#### [DATA EXCERPT]
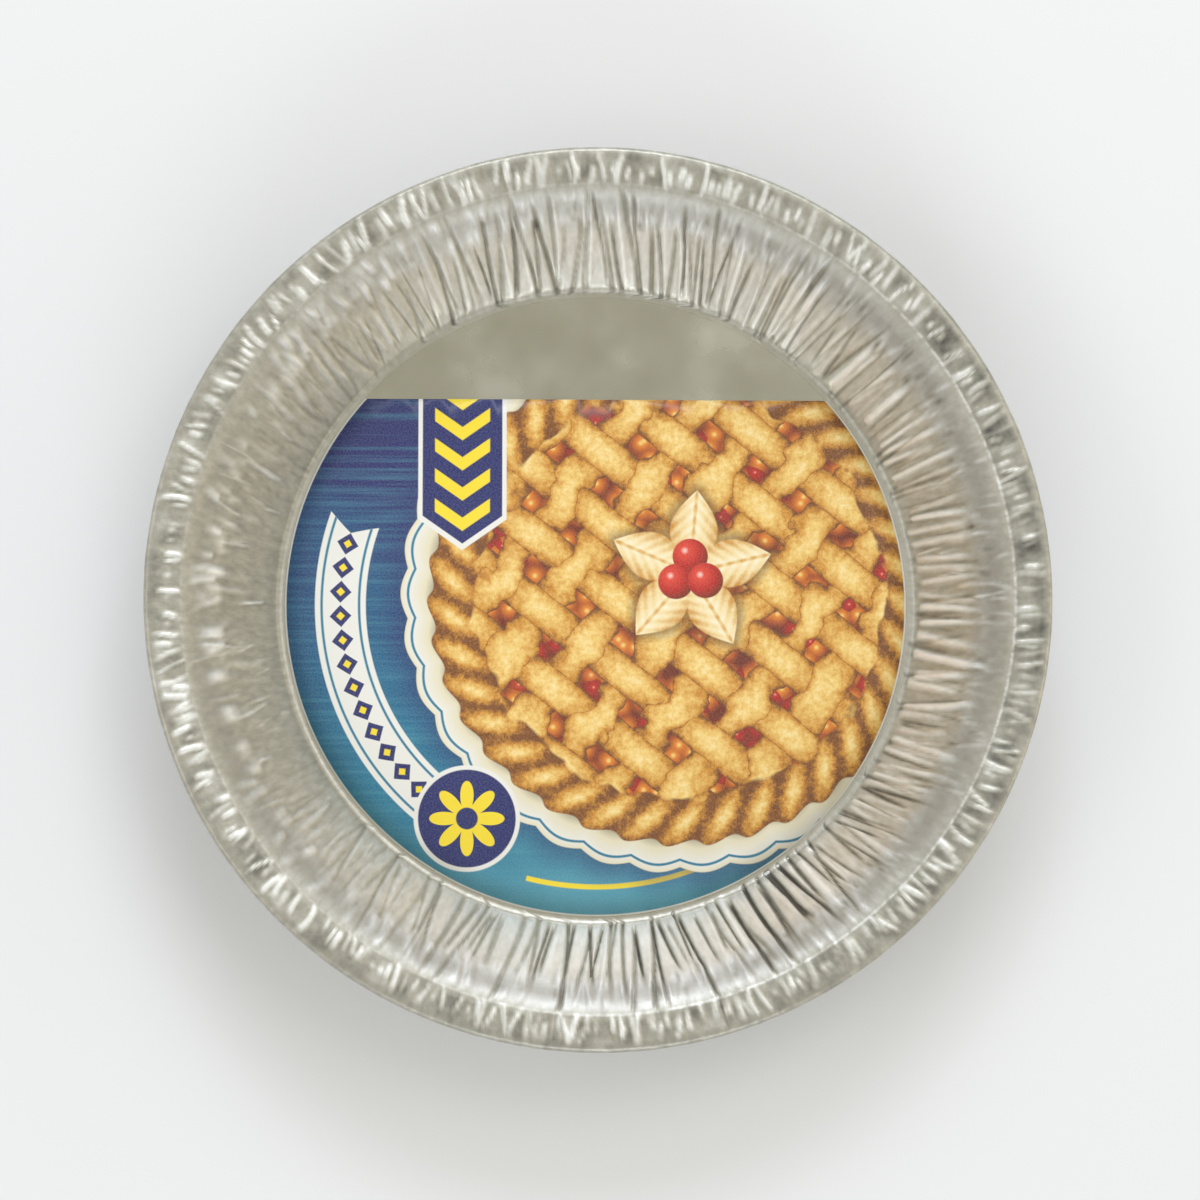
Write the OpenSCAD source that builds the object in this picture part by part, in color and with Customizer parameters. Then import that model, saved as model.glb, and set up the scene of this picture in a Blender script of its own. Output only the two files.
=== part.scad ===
// Round foil pie tin: one pressed sheet of thin foil with a flat floor, a pleated wall, a crinkled
// flare, a crimped flange and a rolled rim. A printed card lies loose on the floor.

/* [Tin] */
// Outer diameter over the rolled rim
rim_d = 244.5; // [230:0.5:275]
// Diameter of the flat floor
floor_d = 173; // [150:0.5:185]
// Height from the underside of the floor to the top of the rim
tin_h = 30; // [26:0.5:45]
// Thickness of the foil
foil_t = 0.1; // [0.08:0.01:0.16]
// Radius of the bend between the floor and the wall
foot_r = 2; // [1:0.25:5]

/* [Rim] */
// Width of the flange, from its inner corner to the outside of the rolled rim
flange_w = 10; // [7:0.25:12]
// Height of the rolled rim above the flange's inner corner
flange_rise = 1.2; // [0.8:0.1:2]
// Outer radius of the rolled rim
roll_r = 1.4; // [1:0.1:2]
// Eighths of a turn that the edge is rolled through, from the top of the rim
roll_eighths = 5; // [4:1:6]
// Height of the crimps across the flange
crimp_depth = 0.8; // [0.3:0.1:1.2]

/* [Wall] */
// Number of pleats round the wall
pleats = 160; // [96:4:168]
// Depth of a full pleat, from its ridge to its valley
pleat_depth = 1.3; // [0.4:0.1:2]
// Most that the pleats lean round the tin between floor and flange, in degrees
pleat_lean = 3; // [0:0.5:5]
// Share of the pitch by which a fold line may stray from its even place
pleat_stray = 0.36; // [0:0.02:0.45]
// Share by which the pleats are shallower on the calm side of the tin
pleat_calm = 0.45; // [0:0.05:0.8]
// Direction of the calm side, in degrees round the tin
calm_side = 188; // [0:1:359]
// Width of the crinkled flare, across the radius
flare_w = 9; // [6:0.25:12]
// Height of the crinkled flare
flare_h = 8.2; // [6:0.1:11]
// Depth of the small crinkles on the flare
crinkle_depth = 0.9; // [0.3:0.1:1.4]

/* [Card] */
// Thickness of the card
card_t = 0.3; // [0.2:0.05:0.5]
// Clearance between the round edge of the card and the edge of the floor
card_gap = 0.75; // [0.5:0.25:5]
// Distance from the centre of the floor to the straight edge of the card
card_top_y = 57; // [35:1:70]

/* [Hidden] */

// Number of fold lines: a ridge and a valley for each pleat
folds = 2 * pleats;
half_t = foil_t / 2;
floor_r = floor_d / 2;
flange_r = rim_d / 2 - flange_w;
flange_z = tin_h - flange_rise;
flare_r = flange_r - flare_w;
flare_z = flange_z - flare_h;
roll_centre_r = rim_d / 2 - roll_r;
roll_centre_z = tin_h - roll_r;
roll_mid_r = roll_r - half_t;

// The wall runs straight from its tangent on the foot bend up to the flare
foot_centre = [floor_r, half_t + foot_r];
to_flare = [flare_r, flare_z] - foot_centre;
foot_angle = atan2(to_flare[1], to_flare[0]) - acos(foot_r / norm(to_flare));
wall_start = foot_centre + foot_r * [cos(foot_angle), sin(foot_angle)];
wall_end = [flare_r, flare_z];
wall_slope = foot_angle + 90;
flare_slope = atan2(flare_h, flare_w);

function blend(a, b, share) = a + (b - a) * share;

// Unit normal of the sheet, towards the inside of the tin, where it climbs at this angle
function inward(slope) = [-sin(slope), cos(slope)];

// Repeatable irregularity between -1 and 1, for fold line i of series s
function vary(i, s) = let (v = sin(i * 78.233 + s * 12.9898) * 43758.5453) 2 * (v - floor(v)) - 1;

// A station is one ring of the sheet: its radius and height, its normal, its share of the way from
// floor to rim, how far its folds stand out, how irregular they are, and how many folds it skips
wall_low = 0.14;
wall_half = 0.55;
flare_half = 0.5;
flange_half = 0.5;
flange_point = [flange_r, flange_z];
roll_top = [roll_centre_r, roll_centre_z + roll_mid_r];

function roll_point(turn) =
    [roll_centre_r, roll_centre_z] + roll_mid_r * [sin(turn), cos(turn)];

stations = concat(
    [
        [[floor_r, half_t], inward(0), 0, 0, 0, 2],
        [wall_start, inward(wall_slope), 0.06, 0.45 * pleat_depth, 0.4, 1],
        [blend(wall_start, wall_end, wall_low), inward(wall_slope), 0.15, pleat_depth, 0.5, 1],
        [blend(wall_start, wall_end, wall_half), inward(wall_slope), 0.45, pleat_depth, 0.5, 1],
        [wall_end, inward((wall_slope + flare_slope) / 2), 0.7, 0.8 * pleat_depth, 0.8, 1],
        [blend(wall_end, flange_point, flare_half), inward(flare_slope), 0.8, crinkle_depth, 1, 1],
        [flange_point, inward(flare_slope / 2), 0.9, 0.4 * crinkle_depth, 0.5, 1],
        [blend(flange_point, roll_top, flange_half), inward(0), 1, crimp_depth, 0.5, 1],
        [roll_top, inward(0), 1, 0, 0, 2]
    ],
    [
        for (step = [1 : roll_eighths])
            let (turn = 45 * step)
            [roll_point(turn), [sin(turn), cos(turn)], 1, 0, 0, 4]
    ]
);

function ring_size(k) = folds / stations[k][5];
function ring_start(k) = k == 0 ? 0 : ring_start(k - 1) + ring_size(k - 1);
last = len(stations) - 1;
side_size = ring_start(last) + ring_size(last);

// Angle of fold line j at a share of the way up. Each line strays from its even place, apart from
// the smooth rings at the floor and the rim, and groups of pleats start to one side of their tops.
function fold_angle(j, climb, skip) =
    let (even = 360 * j / folds)
    let (stray = skip > 1 ? 0 : blend(vary(j, 1), vary(j, 2), climb) * pleat_stray)
    let (sway = 0.6 * sin(3 * even + 20) + 0.4 * sin(7 * even + 75))
    even + 360 / folds * stray + pleat_lean * (1 - climb) * sway;

// Even fold lines are ridges on the inside of the tin and odd ones are valleys. All are shallower
// towards the calm side.
function fold_height(j, depth, rough, k) =
    let (toward_calm = 0.5 + 0.5 * cos(360 * j / folds - calm_side))
    let (strength = 1 - pleat_calm * pow(toward_calm, 3))
    (j % 2 == 0 ? 1 : -1) * depth / 2 * strength * (1 - rough * (0.5 + 0.5 * vary(j, 3 + k)));

// Point of station k on fold line j, on the inner (+1) or outer (-1) face of the foil
function sheet_point(k, j, side) =
    let (s = stations[k])
    let (p = s[0] + s[1] * (fold_height(j, s[3], s[4], k) + side * half_t))
    let (a = fold_angle(j, s[2], s[5]))
    [p[0] * cos(a), p[0] * sin(a), p[1]];

function side_points(side) = [
    for (k = [0 : last])
        for (i = [0 : ring_size(k) - 1])
            sheet_point(k, i * stations[k][5], side)
];

// Index of point i of ring k, where i wraps round the ring
function at(k, i) = ring_start(k) + i % ring_size(k);

// Triangles between rings k and k + 1. A ring may have half or twice the points of the next.
function band(k) =
    let (n = ring_size(k), m = ring_size(k + 1))
    n == m ? [
        for (i = [0 : n - 1])
            each [[at(k, i), at(k + 1, i), at(k + 1, i + 1)], [at(k, i), at(k + 1, i + 1), at(k, i + 1)]]
    ]
    : n < m ? [
        for (i = [0 : n - 1])
            each [
                [at(k, i), at(k + 1, 2 * i), at(k + 1, 2 * i + 1)],
                [at(k, i), at(k + 1, 2 * i + 1), at(k, i + 1)],
                [at(k, i + 1), at(k + 1, 2 * i + 1), at(k + 1, 2 * i + 2)]
            ]
    ]
    : [
        for (i = [0 : m - 1])
            each [
                [at(k, 2 * i), at(k + 1, i), at(k, 2 * i + 1)],
                [at(k, 2 * i + 1), at(k + 1, i), at(k + 1, i + 1)],
                [at(k, 2 * i + 1), at(k + 1, i + 1), at(k, 2 * i + 2)]
            ]
    ];

// The floor and all the bands, facing down as they are listed
under_faces = concat(
    [[for (i = [0 : ring_size(0) - 1]) i]],
    [for (k = [0 : last - 1]) each band(k)]
);

function reversed(face) = [for (i = [len(face) - 1 : -1 : 0]) face[i]];

// Closes the cut edge of the foil, inside the roll
edge_faces = [
    for (i = [0 : ring_size(last) - 1])
        let (a = at(last, i), b = at(last, i + 1))
        each [[a, b, b + side_size], [a, b + side_size, a + side_size]]
];

module tin() {
    color("silver")
    polyhedron(
        points = concat(side_points(1), side_points(-1)),
        faces = concat(
            [for (f = under_faces) reversed(f)],
            [for (f = under_faces) [for (v = f) v + side_size]],
            edge_faces
        )
    );
}

// The card is a round one with a straight edge cut across its top
module card() {
    color("goldenrod")
    translate([0, 0, foil_t])
    linear_extrude(card_t)
    intersection() {
        circle(r = floor_r - card_gap, $fn = 180);
        translate([-floor_r, -floor_r]) square([floor_d, floor_r + card_top_y]);
    }
}

tin();
card();
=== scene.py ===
# %% [markdown]
# A foil pie tin is one round sheet of thin aluminium. A press pushes it into a die, and the spare
# metal of the wall has nowhere to go, so it gathers into pleats. This lesson dresses the solids of
# such a tin: a pleated sheet of foil and the printed card that lies on its floor.
# The solids come first, as a fixed frame in metres, and everything else is made to fit them.

# %% Load the frame
import math

import bmesh
import bpy
import numpy as np
from mathutils import Matrix, Vector, noise


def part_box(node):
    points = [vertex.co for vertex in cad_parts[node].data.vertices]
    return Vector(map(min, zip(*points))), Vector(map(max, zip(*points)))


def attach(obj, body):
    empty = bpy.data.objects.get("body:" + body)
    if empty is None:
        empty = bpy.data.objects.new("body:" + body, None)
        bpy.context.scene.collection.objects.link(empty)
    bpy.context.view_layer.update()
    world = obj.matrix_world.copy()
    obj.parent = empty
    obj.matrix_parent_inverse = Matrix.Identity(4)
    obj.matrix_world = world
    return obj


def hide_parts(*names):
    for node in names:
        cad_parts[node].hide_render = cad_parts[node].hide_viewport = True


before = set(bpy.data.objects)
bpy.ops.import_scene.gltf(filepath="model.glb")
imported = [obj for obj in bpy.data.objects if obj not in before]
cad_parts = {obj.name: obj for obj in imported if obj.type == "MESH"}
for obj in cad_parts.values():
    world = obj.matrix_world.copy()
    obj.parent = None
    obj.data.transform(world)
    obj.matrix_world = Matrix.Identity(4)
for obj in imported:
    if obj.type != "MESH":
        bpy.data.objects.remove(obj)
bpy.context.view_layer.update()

MM = 0.001
tin_low, tin_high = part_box("tin")
card_low, card_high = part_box("card")
rim_r = tin_high.x
tin_h = tin_high.z
print("rim radius and height, mm:", round(rim_r / MM, 2), round(tin_h / MM, 2))

# %% [markdown]
# The photograph looks down on the tin from almost straight above, leaning a little to the front and
# to the left. A long lens a metre away keeps the round rim round. The camera could be placed by
# eye, but working the lens out from the width of the rim in the picture puts it right at once.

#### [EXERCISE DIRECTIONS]
Quote exactly the first line of the data and every line after it through the one holding "crimp_depth = 0.8; // [0.3:0.1:1.2]".

#### [SOLUTION BELOW]
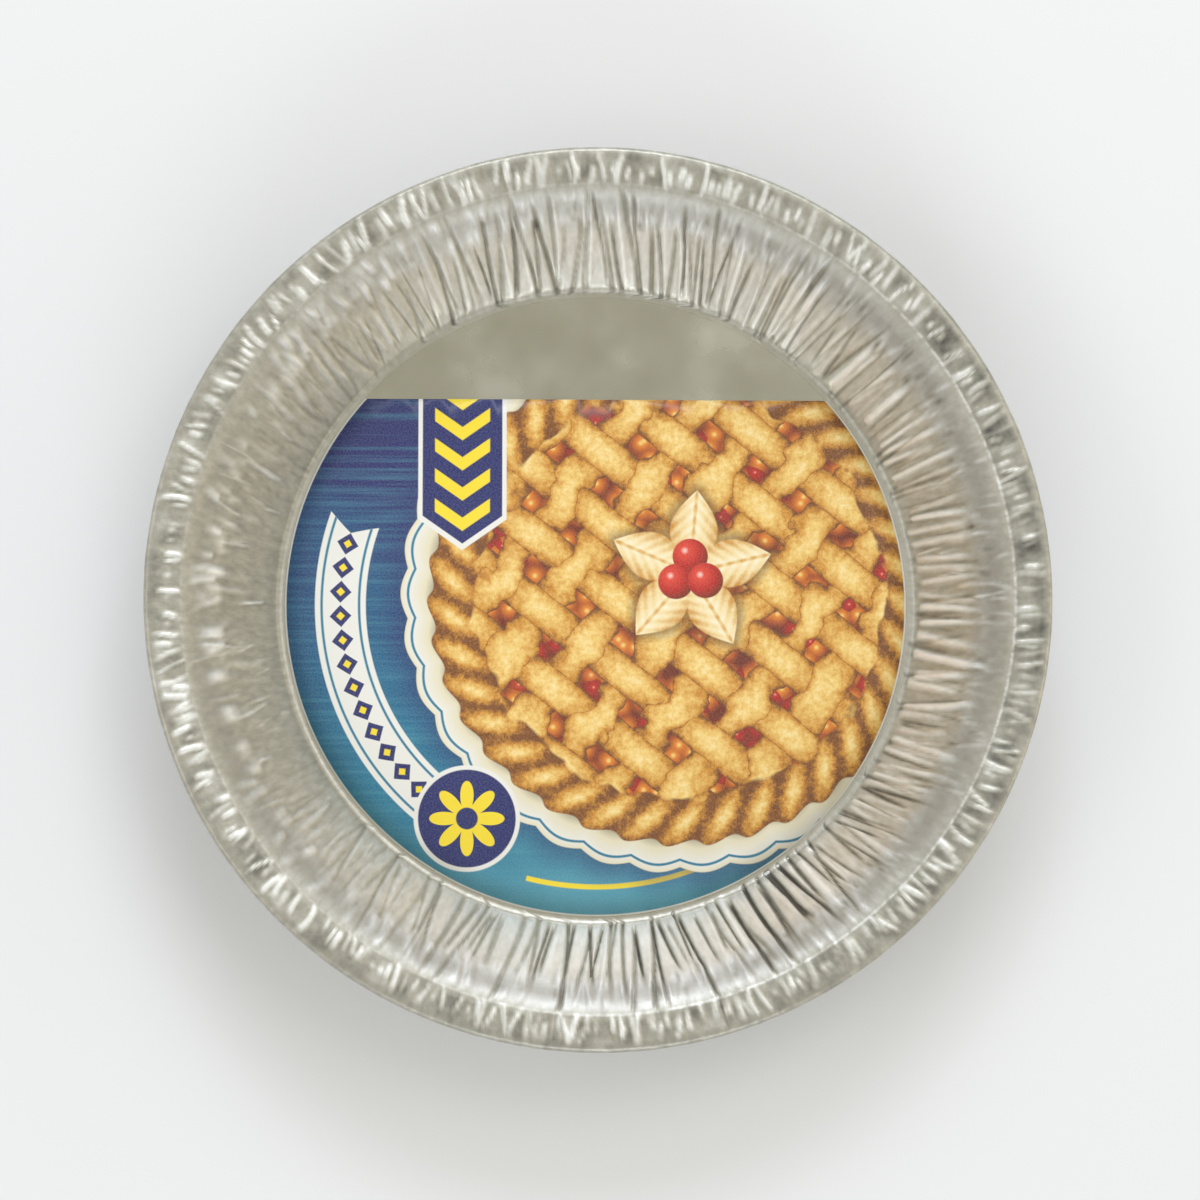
Write the OpenSCAD source that builds the object in this picture part by part, in color and with Customizer parameters. Then import that model, saved as model.glb, and set up the scene of this picture in a Blender script of its own. Output only the two files.
=== part.scad ===
// Round foil pie tin: one pressed sheet of thin foil with a flat floor, a pleated wall, a crinkled
// flare, a crimped flange and a rolled rim. A printed card lies loose on the floor.

/* [Tin] */
// Outer diameter over the rolled rim
rim_d = 244.5; // [230:0.5:275]
// Diameter of the flat floor
floor_d = 173; // [150:0.5:185]
// Height from the underside of the floor to the top of the rim
tin_h = 30; // [26:0.5:45]
// Thickness of the foil
foil_t = 0.1; // [0.08:0.01:0.16]
// Radius of the bend between the floor and the wall
foot_r = 2; // [1:0.25:5]

/* [Rim] */
// Width of the flange, from its inner corner to the outside of the rolled rim
flange_w = 10; // [7:0.25:12]
// Height of the rolled rim above the flange's inner corner
flange_rise = 1.2; // [0.8:0.1:2]
// Outer radius of the rolled rim
roll_r = 1.4; // [1:0.1:2]
// Eighths of a turn that the edge is rolled through, from the top of the rim
roll_eighths = 5; // [4:1:6]
// Height of the crimps across the flange
crimp_depth = 0.8; // [0.3:0.1:1.2]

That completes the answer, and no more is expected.